Among the costumers who would have frequented these shops were Philippe Burty, actress Sarah Bernhardt and artists Félix Bracquemond and Henri Fantin-Latour. The writer and connoisseur Edmond de Goncourt (1822-1896), with his brother Jules, was also an important figure in the circle of early ‘japonists’. Edmond published books on Kitagawa Utamaro and Katsushika Hokusai with help from the Japanese art dealer, Hayashi Tadamasa (1853-1906), who became the key ukiyo-e expert and dealer in France, importing more than sixteen thousand prints between 1890 and 1901 (fig. 2).
Through his publication Le Japon Artistique (1888-91), Siegfried Bing also sought to promote a more in-depth understanding and knowledge of Japanese art, which at this time was a largely unestablished field (fig. 3).
While Bing and his fellow Japanophiles appealed to connoisseurs and amateur collectors, the ‘exotic’ art of Japan was reaching a wider Western audience and gaining mass-appeal through the world exhibitions.
Beginning in 1851 with the Great Exhibition in London, the world exhibitions, hosted in turn by major cities of Europe and North America, became an important platform for nations to promote trade, show off their cultural heritage and colonial power, educate and entertain the audience, as well as improve national relations.

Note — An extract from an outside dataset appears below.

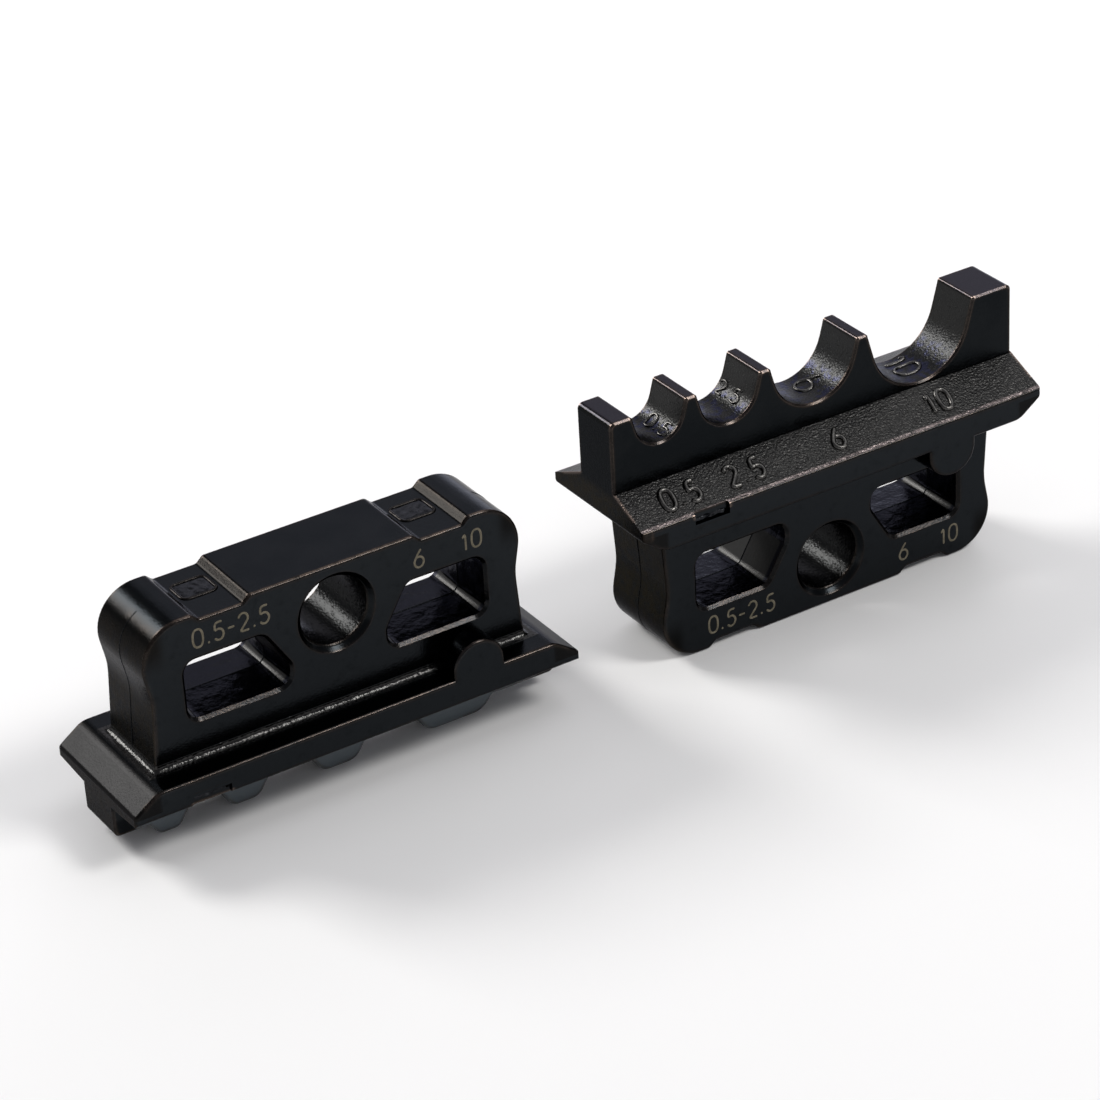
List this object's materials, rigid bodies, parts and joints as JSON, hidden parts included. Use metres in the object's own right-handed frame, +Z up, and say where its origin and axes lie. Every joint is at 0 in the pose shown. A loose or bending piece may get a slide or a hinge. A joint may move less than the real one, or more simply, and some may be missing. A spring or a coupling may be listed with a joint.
{
  "type": "crimping die set",
  "caption": "Pair of slim interchangeable crimping dies in blackened steel: a lower die with a comb of four round nests and an upper die with the four matching lobes.",
  "frame": {"origin": "centre of the pair's bounding box, on the surface that both dies stand on", "axes": "+X along the dies towards the largest nest, +Z up along the pressing direction, -Y towards the side with the locating tabs"},
  "size_m": [0.0768, 0.0136, 0.0205],
  "materials": {
    "black_steel": "black oxide on sintered steel, semi-gloss, worn to bronze along the edges"
  },
  "bodies": {
    "lower_die": {"lower_die": "black_steel"},
    "upper_die": {"upper_die": "black_steel"}
  },
  "joints": [
    {"name": "press_stroke", "type": "slide", "parent": "lower_die", "child": "upper_die", "axis": [0, 0, 1], "range_m": [0, 0.03]}
  ]
}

Learning about the Western concept of ‘world exhibitions’ (hakurankai) from their missions to Europe and North America, the Tokugawa government sent its own representatives to participate at the Paris exhibition in 1867 (fig. 4), and by 1873 at the world exhibition in Vienna, Japan participated under the Meiji government as a unified nation. In 1878, when Paris was once again hosting, the Japan fascination was at its height and numerous examples of Japonisme from European manufacturers were displayed alongside impressive Japanese works of art and crafts presented by official Japan.
As a newcomer to the world stage, the Meiji government recognized the potential of the world exhibitions as a tool to present a national identity manifesting Japan as modern nation with a developed industry equal to that of the Western nations, as well as catering to the Western taste for the ‘exotic’ and ‘oriental’.
Many of the Japanese objects exhibited in 1878 were contemporary decorative show pieces commissioned by the company Kiritsu Kosho Kaisha specifically for the world exhibition. The most impressive of these was a work by metal artist Suzuki Chokichi (1848-1919), a nearly 230 cm tall bronze koro in the form of two peacocks (fig. 5). It attracted a lot of attention and was bought by none other than Siegfried Bing, who later sold it to the South Kensington Museum in London (now Victoria and Albert Museum).
Whereas the Japanese government sought to promote Japan as modern and industrial, yet satisfying the general Western perception of Japanese art as exotic by displaying contemporary overtly decorative and ‘Orientalised’ show pieces, the more serious French art collectors sought to promote a more in-depth understanding of ‘authentic’ Japanese art and culture, including religious and traditional art.
Among the participating private exhibitors was Émile Guimet (fig. 6) who had recently returned from a trip to Japan, India and China supported by the French government. He had gathered a significant collection of Oriental art to establish a museum in his hometown Lyons, France. Musée Guimet was moved to Paris in 1889 opening in Place d’Iéna.
Henri Cernuschi (1821-1896), an Italian art collector and banker who had also been to Japan and amassed a large art collection, founded an Oriental art museum in Paris, which opened by Parc Monceau in 1898. Ten years later, the private collection of Clémence d’Ennery (1823-1898), of which many objects were purchased from S. Bing and Tadamasa Hayashi, was opened to the public as Musée d’Ennery at 59 Avenue Foch in Paris.
All three museums still function as museums today and bear witness to the French fascination and interest in Japanese art.
During the 1880s the presentation of Japan from official side would change as the Meiji government realised the importance of Japan’s traditional art and culture to promote a national identity that could be respected and equalled the ones of the Western nations.
By the time of the Paris Exposition Universelle in 1900, Japan put all efforts in to manifesting a strong national and cultural identity, reflecting the cultural and traditional ‘revival’ of the 1880s.
For the first time, Japan presented a retrospective exhibition of important historical artefacts from Buddhist temples and Shinto shrines national treasures. The exhibition was displayed in le Palais japonais (fig. 7), the Japanese pavilion modelled after the main hall of Horyuji in Nara from the 7th century , one of the world’s oldest wooden constructions.
Complimenting the retrospective display, the first official Japanese art history L’Histoire de l’Art du Japon was presented. It was published in French for the occasion of the world exhibition and focused on the earlier periods of Japanese art, thereby underlining the importance of history, culture and tradition.
The world exhibition in 1900 was in ways a reflection of the many changes that the Japanese national and cultural profile went through in the second half of the 19th century. A culmination of new influences from the West – in forms of ideas, concepts and systems – as well as a revival and reappreciation of traditional Japan with its long history and culture.